▶ **PROVIDED MATERIAL**
......
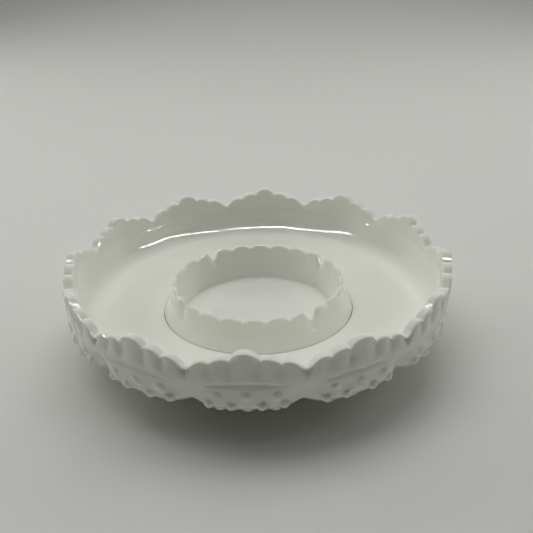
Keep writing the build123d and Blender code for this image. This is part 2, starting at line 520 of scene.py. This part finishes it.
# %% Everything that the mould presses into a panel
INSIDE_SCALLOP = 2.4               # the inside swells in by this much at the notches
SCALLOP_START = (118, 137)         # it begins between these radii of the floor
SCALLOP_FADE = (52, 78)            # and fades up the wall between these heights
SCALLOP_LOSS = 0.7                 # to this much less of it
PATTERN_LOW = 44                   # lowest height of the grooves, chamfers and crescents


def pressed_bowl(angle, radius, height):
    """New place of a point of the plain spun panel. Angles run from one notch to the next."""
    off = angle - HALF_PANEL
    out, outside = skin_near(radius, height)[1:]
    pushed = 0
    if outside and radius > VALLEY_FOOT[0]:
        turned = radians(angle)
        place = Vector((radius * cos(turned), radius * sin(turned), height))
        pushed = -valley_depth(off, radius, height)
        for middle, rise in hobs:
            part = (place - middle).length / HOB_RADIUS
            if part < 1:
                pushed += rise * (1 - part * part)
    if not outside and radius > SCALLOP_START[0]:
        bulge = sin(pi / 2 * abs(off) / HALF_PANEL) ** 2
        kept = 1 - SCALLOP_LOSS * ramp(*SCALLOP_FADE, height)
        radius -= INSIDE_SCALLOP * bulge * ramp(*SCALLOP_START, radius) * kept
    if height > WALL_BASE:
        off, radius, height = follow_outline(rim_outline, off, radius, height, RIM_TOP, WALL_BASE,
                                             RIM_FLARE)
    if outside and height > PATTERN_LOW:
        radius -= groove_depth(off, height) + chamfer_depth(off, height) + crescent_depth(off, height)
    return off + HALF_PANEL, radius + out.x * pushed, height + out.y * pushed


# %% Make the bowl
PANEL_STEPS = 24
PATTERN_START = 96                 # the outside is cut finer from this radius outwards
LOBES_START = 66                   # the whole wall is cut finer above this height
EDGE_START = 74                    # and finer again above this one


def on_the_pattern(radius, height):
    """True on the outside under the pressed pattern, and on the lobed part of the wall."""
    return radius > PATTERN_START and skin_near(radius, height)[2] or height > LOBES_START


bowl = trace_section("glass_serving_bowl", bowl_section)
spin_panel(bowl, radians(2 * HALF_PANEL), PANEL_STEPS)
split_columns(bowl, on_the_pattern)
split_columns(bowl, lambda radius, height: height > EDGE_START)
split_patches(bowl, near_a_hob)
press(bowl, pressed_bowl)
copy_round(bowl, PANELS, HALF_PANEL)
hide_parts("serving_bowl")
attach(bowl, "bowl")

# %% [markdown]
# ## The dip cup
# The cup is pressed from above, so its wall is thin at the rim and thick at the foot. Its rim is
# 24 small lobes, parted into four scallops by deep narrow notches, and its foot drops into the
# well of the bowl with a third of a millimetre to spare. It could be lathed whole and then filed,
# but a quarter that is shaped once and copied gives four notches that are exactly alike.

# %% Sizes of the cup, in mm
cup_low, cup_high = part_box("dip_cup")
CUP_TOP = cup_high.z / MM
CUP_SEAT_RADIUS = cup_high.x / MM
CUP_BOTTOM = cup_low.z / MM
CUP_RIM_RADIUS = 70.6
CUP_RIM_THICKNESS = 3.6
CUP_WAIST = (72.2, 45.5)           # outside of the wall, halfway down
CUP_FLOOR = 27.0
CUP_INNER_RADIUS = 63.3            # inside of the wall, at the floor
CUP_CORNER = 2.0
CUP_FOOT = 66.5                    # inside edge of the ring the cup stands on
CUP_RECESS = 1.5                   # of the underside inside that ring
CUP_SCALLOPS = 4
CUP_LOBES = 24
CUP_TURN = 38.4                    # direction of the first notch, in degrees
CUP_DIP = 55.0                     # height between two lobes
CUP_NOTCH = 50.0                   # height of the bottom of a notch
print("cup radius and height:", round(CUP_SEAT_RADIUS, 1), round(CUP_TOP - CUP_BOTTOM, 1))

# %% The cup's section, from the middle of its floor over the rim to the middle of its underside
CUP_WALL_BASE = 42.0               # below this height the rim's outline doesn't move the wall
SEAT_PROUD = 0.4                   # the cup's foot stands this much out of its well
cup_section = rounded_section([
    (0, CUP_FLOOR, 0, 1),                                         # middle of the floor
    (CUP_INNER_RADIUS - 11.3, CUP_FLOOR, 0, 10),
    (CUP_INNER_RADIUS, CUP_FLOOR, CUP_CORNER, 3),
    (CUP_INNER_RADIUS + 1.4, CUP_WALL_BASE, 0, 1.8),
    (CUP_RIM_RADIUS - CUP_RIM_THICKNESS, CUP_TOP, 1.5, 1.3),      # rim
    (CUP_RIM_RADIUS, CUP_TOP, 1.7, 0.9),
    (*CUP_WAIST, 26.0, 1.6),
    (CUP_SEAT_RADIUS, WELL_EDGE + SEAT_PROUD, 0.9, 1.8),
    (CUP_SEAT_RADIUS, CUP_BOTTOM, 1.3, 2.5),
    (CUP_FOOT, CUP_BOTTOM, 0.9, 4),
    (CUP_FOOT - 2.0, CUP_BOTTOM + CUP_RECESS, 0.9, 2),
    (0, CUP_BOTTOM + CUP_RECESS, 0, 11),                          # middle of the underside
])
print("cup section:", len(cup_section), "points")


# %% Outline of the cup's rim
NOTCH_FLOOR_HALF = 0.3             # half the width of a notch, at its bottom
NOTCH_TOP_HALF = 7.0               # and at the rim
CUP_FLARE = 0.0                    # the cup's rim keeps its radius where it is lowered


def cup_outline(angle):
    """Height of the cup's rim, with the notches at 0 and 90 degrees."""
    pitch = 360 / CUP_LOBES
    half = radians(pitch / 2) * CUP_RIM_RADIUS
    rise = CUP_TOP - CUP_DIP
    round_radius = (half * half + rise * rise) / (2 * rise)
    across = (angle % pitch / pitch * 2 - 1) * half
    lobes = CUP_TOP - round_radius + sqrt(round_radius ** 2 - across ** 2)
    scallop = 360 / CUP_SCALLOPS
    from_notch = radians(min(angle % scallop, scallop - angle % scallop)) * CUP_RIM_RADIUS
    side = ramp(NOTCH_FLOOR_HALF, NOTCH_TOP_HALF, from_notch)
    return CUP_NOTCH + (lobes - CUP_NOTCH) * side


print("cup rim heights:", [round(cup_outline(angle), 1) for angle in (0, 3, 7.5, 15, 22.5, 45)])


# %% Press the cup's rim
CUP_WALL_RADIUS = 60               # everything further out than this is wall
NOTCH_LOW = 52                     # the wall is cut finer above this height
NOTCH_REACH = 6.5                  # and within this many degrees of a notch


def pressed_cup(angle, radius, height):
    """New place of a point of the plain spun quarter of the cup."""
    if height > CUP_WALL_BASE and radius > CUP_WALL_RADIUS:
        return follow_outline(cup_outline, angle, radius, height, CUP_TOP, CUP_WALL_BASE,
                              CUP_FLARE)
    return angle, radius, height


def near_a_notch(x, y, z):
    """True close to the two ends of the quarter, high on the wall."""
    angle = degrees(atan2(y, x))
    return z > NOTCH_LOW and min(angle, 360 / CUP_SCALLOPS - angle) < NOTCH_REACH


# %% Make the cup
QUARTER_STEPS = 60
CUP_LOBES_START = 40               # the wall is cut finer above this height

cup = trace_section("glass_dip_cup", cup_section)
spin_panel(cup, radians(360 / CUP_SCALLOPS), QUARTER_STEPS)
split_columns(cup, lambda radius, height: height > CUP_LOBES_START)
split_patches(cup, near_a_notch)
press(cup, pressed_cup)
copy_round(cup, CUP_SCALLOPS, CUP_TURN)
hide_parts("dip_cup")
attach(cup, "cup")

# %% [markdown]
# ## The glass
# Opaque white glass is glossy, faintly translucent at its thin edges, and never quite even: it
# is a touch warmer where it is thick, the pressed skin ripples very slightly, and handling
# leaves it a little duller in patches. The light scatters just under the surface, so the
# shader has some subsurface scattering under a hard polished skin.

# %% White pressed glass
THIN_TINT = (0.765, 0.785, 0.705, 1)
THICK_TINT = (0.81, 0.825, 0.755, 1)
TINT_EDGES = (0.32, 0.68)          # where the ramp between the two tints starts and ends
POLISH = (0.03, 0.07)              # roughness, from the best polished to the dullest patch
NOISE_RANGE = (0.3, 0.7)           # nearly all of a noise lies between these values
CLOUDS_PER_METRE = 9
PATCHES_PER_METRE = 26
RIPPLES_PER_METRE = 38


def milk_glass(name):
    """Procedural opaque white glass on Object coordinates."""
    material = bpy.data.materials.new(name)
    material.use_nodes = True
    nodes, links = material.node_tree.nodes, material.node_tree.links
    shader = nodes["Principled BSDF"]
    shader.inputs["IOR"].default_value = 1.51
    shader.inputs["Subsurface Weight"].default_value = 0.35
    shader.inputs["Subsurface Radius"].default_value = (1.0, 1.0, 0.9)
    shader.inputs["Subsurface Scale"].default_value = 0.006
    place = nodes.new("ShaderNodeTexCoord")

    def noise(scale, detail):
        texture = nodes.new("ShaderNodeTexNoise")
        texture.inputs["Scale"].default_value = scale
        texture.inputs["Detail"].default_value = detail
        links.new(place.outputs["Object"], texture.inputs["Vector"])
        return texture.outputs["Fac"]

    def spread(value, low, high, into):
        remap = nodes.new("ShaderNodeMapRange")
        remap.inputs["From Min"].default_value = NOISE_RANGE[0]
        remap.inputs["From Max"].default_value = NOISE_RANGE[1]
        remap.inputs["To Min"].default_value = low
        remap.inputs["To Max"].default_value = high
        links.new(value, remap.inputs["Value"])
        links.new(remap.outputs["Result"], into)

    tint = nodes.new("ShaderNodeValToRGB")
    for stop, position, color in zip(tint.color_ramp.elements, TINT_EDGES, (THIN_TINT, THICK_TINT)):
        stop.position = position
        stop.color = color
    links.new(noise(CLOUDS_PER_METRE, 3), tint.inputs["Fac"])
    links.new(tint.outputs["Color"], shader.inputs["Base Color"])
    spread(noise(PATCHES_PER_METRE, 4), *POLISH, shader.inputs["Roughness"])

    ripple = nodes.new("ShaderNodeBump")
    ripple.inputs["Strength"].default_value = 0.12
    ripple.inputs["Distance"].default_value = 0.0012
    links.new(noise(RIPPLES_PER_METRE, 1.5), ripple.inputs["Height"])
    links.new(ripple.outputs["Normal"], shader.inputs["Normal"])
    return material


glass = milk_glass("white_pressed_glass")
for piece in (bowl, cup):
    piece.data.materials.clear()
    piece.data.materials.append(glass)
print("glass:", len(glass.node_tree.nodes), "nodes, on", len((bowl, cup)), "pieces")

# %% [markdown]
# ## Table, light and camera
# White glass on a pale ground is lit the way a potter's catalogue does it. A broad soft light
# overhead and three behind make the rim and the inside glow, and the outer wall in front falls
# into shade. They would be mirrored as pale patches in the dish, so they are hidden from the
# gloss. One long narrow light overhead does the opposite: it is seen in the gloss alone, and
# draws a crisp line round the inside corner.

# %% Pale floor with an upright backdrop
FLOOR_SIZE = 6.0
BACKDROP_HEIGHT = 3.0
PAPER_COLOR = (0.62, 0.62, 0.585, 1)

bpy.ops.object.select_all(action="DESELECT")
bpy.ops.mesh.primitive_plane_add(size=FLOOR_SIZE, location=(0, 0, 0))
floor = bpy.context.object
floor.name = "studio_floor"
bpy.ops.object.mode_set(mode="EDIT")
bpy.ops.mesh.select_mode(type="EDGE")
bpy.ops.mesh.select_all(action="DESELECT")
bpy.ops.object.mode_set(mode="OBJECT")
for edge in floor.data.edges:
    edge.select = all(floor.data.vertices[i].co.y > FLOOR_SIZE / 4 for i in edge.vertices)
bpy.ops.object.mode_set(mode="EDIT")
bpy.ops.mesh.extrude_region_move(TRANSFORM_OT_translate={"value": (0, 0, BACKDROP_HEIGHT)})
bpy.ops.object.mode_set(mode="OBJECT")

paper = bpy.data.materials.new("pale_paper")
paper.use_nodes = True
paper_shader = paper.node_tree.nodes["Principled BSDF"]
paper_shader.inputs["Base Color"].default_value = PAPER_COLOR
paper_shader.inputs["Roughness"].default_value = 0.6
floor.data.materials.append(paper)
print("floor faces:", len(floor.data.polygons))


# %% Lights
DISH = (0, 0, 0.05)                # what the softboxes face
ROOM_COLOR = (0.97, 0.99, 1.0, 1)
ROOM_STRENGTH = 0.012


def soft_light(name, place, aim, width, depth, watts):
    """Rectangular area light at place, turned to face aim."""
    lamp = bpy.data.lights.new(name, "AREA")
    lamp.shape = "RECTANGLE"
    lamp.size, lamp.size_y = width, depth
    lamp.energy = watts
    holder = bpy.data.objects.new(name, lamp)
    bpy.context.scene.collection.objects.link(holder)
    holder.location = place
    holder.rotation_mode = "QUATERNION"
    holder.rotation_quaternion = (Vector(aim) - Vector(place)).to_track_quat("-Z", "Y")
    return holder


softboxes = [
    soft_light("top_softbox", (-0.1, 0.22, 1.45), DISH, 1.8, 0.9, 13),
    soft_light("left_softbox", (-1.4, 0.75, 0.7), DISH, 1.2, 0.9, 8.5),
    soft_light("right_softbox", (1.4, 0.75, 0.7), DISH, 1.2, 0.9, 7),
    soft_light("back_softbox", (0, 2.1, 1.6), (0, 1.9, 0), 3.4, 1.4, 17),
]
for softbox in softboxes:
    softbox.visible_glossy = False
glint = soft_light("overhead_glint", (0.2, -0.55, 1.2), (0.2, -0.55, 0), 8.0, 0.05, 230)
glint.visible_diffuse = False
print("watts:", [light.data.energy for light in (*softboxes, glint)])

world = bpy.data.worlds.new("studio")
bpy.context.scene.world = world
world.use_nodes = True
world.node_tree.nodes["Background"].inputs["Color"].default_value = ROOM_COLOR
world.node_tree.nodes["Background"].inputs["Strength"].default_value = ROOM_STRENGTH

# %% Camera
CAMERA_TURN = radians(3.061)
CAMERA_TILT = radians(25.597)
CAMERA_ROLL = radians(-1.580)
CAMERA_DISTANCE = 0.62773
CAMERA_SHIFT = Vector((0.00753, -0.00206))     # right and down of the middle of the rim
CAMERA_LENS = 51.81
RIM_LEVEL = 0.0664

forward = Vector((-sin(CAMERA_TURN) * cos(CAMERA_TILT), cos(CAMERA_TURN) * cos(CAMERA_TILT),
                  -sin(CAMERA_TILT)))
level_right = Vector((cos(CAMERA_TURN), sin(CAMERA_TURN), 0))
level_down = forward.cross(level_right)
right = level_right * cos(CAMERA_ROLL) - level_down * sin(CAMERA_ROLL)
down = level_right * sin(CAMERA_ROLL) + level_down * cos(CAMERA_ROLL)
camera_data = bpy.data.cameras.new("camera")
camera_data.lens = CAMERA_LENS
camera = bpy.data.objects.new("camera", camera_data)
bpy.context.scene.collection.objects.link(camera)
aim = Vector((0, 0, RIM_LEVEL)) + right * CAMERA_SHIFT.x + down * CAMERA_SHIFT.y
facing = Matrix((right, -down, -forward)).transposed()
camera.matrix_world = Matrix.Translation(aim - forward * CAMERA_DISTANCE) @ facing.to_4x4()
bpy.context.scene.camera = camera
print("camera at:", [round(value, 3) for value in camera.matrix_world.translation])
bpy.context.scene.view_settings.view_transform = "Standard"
......
▶ **EXERCISE**
Lines from the start of the material above through the line containing "PATTERN_LOW = 44" are to be duplicated exactly, and only those.

▶ **CORRECT RESPONSE**
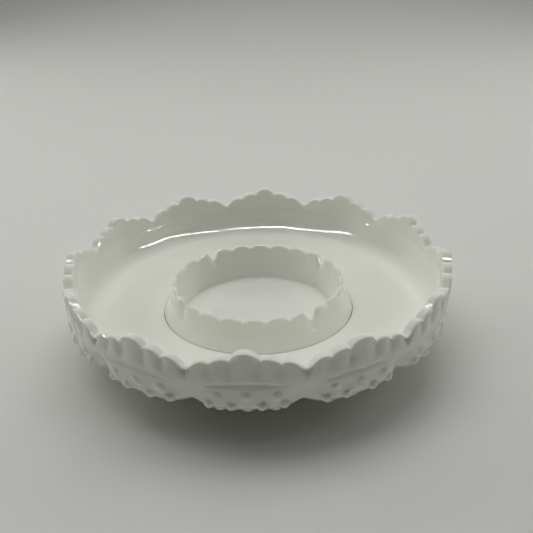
Keep writing the build123d and Blender code for this image. This is part 2, starting at line 520 of scene.py. This part finishes it.
# %% Everything that the mould presses into a panel
INSIDE_SCALLOP = 2.4               # the inside swells in by this much at the notches
SCALLOP_START = (118, 137)         # it begins between these radii of the floor
SCALLOP_FADE = (52, 78)            # and fades up the wall between these heights
SCALLOP_LOSS = 0.7                 # to this much less of it
PATTERN_LOW = 44                   # lowest height of the grooves, chamfers and crescents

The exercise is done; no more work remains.